Evidemment je n’avais pas la moindre idée de cette phrase en commençant. Mais je sais qu’en la trouvant, quelque chose du bruit s’est apaisé.
Il y a un mystère de l’instant. Dans la vie amoureuse comme dans la vie créative. On sait que dans l’amour, quand il survit au coup de foudre, la relation est fondée sur ces instants premiers dans lesquels il faudra aller se ressourcer. Des instants où comme le dit Pachet dans son livre « le temps scintille ». Dans la vie amoureuse, c’est un autre ou des autres qui font signe. Dans la vie créatrice, n’importe quelle chose, le monde entier, peut se mettre à parler et à nous faire signe.
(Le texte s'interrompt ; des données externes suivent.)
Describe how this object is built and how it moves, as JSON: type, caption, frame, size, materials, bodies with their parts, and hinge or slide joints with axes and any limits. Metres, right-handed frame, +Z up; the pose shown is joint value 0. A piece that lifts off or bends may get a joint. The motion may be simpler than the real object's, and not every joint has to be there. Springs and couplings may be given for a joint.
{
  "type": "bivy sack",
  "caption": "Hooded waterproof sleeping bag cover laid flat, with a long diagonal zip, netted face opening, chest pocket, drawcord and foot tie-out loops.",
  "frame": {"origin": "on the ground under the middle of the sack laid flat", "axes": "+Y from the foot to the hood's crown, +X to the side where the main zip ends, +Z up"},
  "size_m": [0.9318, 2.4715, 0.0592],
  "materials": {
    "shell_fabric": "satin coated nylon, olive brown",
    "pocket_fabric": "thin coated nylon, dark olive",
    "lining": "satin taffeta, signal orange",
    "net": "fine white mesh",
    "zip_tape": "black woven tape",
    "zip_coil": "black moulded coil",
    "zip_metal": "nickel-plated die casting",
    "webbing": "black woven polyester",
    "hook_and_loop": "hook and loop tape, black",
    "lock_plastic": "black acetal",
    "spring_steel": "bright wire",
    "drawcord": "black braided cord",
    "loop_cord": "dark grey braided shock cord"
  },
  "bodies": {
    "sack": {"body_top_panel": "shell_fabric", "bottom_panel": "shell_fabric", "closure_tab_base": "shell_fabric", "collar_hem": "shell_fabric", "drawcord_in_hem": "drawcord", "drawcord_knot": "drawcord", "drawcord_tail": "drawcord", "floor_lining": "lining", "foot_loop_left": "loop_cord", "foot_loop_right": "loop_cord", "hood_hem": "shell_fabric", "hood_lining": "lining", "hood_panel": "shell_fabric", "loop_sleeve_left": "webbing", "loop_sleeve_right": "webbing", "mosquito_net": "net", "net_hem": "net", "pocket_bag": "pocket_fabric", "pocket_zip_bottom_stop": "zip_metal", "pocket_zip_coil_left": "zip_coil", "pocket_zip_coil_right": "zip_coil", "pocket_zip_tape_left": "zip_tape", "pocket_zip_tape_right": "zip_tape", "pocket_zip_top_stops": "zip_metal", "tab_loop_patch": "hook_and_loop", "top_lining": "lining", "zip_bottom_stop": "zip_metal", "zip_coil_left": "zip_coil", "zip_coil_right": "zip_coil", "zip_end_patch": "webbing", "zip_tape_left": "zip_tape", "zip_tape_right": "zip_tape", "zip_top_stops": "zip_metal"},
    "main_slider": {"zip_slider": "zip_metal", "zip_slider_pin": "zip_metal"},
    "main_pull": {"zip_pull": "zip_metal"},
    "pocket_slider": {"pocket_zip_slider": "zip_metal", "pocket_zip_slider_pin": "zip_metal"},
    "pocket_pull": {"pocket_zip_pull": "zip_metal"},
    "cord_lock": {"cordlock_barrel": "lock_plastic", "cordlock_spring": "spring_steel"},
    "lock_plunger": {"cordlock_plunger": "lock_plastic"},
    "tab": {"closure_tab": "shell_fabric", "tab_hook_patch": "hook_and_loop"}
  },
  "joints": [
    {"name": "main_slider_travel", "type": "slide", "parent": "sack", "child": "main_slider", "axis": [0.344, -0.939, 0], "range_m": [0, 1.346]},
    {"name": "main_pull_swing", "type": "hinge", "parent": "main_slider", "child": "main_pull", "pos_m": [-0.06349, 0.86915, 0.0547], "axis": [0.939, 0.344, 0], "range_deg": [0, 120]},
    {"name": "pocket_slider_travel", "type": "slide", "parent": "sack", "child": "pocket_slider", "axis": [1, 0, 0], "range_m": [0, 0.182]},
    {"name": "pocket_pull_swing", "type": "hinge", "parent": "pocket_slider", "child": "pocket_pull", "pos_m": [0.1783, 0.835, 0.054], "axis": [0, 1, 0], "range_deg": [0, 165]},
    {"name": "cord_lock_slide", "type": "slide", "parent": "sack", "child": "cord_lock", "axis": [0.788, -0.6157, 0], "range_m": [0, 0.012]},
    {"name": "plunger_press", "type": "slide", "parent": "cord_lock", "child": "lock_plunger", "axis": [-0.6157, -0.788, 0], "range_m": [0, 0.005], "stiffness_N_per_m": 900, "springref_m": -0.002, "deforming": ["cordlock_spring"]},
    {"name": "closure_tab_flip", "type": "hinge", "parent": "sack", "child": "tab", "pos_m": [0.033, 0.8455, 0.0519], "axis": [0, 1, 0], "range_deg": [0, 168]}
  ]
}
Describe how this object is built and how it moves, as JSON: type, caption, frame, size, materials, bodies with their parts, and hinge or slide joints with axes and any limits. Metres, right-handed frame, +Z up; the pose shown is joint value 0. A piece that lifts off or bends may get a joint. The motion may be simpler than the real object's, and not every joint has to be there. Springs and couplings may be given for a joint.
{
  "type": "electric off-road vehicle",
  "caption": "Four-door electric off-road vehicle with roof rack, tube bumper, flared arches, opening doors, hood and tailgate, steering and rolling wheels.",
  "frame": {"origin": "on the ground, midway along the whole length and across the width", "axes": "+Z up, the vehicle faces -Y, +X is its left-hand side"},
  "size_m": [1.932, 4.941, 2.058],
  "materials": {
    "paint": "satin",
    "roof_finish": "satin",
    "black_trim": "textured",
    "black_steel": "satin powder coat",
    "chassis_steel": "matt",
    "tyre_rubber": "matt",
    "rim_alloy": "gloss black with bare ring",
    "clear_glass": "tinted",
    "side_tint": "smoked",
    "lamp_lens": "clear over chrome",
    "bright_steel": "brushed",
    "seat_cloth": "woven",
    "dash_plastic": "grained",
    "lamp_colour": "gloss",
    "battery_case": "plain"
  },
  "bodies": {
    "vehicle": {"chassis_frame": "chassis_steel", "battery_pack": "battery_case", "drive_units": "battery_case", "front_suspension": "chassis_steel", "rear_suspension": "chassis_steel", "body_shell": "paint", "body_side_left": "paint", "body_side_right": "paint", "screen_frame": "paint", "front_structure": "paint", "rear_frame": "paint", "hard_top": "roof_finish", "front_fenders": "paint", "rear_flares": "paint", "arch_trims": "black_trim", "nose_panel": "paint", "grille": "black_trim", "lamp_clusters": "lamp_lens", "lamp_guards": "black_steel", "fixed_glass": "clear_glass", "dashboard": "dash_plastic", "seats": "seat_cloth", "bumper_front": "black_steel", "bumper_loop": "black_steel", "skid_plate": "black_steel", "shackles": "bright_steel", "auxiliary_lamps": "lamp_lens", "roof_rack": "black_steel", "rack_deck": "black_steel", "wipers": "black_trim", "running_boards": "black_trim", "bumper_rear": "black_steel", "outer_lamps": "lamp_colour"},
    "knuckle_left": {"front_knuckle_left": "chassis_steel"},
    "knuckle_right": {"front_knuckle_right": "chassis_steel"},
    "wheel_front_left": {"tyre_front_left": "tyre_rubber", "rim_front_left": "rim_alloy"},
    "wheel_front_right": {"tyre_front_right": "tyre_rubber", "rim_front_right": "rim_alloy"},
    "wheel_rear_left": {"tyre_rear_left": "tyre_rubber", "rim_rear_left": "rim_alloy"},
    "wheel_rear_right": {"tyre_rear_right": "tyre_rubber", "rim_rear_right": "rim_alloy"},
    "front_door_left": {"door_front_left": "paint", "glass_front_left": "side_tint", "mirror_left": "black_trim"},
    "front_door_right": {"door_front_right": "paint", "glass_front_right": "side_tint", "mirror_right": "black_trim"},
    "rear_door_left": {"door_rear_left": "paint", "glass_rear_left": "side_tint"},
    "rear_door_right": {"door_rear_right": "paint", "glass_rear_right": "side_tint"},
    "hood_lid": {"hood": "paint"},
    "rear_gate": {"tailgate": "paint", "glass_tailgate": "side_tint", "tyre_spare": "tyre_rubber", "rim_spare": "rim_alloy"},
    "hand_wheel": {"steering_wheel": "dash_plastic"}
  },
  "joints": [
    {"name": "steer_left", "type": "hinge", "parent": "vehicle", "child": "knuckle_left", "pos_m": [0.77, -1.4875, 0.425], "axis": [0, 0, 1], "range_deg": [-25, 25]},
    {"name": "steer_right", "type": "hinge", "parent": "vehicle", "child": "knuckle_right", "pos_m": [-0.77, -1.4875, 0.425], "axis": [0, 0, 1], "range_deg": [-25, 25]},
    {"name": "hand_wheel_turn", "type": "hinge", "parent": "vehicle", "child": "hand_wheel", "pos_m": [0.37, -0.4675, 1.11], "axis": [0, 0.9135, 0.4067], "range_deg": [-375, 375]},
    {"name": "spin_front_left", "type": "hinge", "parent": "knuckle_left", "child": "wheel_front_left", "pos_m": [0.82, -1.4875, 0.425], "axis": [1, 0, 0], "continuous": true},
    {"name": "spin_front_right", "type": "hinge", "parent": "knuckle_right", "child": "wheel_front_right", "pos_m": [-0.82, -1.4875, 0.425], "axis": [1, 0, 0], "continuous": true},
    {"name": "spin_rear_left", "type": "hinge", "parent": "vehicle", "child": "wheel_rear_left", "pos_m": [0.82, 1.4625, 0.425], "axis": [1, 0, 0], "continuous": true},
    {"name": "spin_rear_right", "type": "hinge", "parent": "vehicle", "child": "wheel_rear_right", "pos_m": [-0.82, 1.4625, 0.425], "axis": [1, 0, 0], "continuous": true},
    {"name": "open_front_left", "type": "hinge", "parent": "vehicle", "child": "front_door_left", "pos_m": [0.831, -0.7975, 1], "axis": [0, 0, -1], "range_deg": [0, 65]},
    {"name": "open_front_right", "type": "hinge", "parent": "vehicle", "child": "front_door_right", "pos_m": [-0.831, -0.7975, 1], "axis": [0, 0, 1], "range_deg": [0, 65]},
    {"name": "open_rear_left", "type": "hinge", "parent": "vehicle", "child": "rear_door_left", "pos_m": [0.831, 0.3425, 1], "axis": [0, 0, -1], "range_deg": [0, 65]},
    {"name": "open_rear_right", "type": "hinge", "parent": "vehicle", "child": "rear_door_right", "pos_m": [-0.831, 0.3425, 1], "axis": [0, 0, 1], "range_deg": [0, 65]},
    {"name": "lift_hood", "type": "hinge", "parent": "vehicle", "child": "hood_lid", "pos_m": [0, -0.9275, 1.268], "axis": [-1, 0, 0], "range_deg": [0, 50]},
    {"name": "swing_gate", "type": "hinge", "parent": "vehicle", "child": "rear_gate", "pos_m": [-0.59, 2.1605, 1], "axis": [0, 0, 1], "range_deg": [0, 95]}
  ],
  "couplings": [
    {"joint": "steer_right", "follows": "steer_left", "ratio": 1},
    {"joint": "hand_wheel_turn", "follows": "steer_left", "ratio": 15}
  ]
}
Mais il nous faut avancer en lui. Les signes sont passagers, clignotants, plus ou moins déchiffrables. Ils ont besoin de notre désir, de notre patience, de notre discrétion, de notre courage aussi, et de notre talent quand il est au rendez-vous.
Me ressourcer dans la mémoire des moments où le pressentiment s’est transformé en réalité, où l’instant est devenu durée, donne du courage. On ne s’accomplit que successivement. De ce fait même, le souvenir d’un accomplissement permet d’imaginer, contre tout espoir, que le miracle de la transformation se reproduira.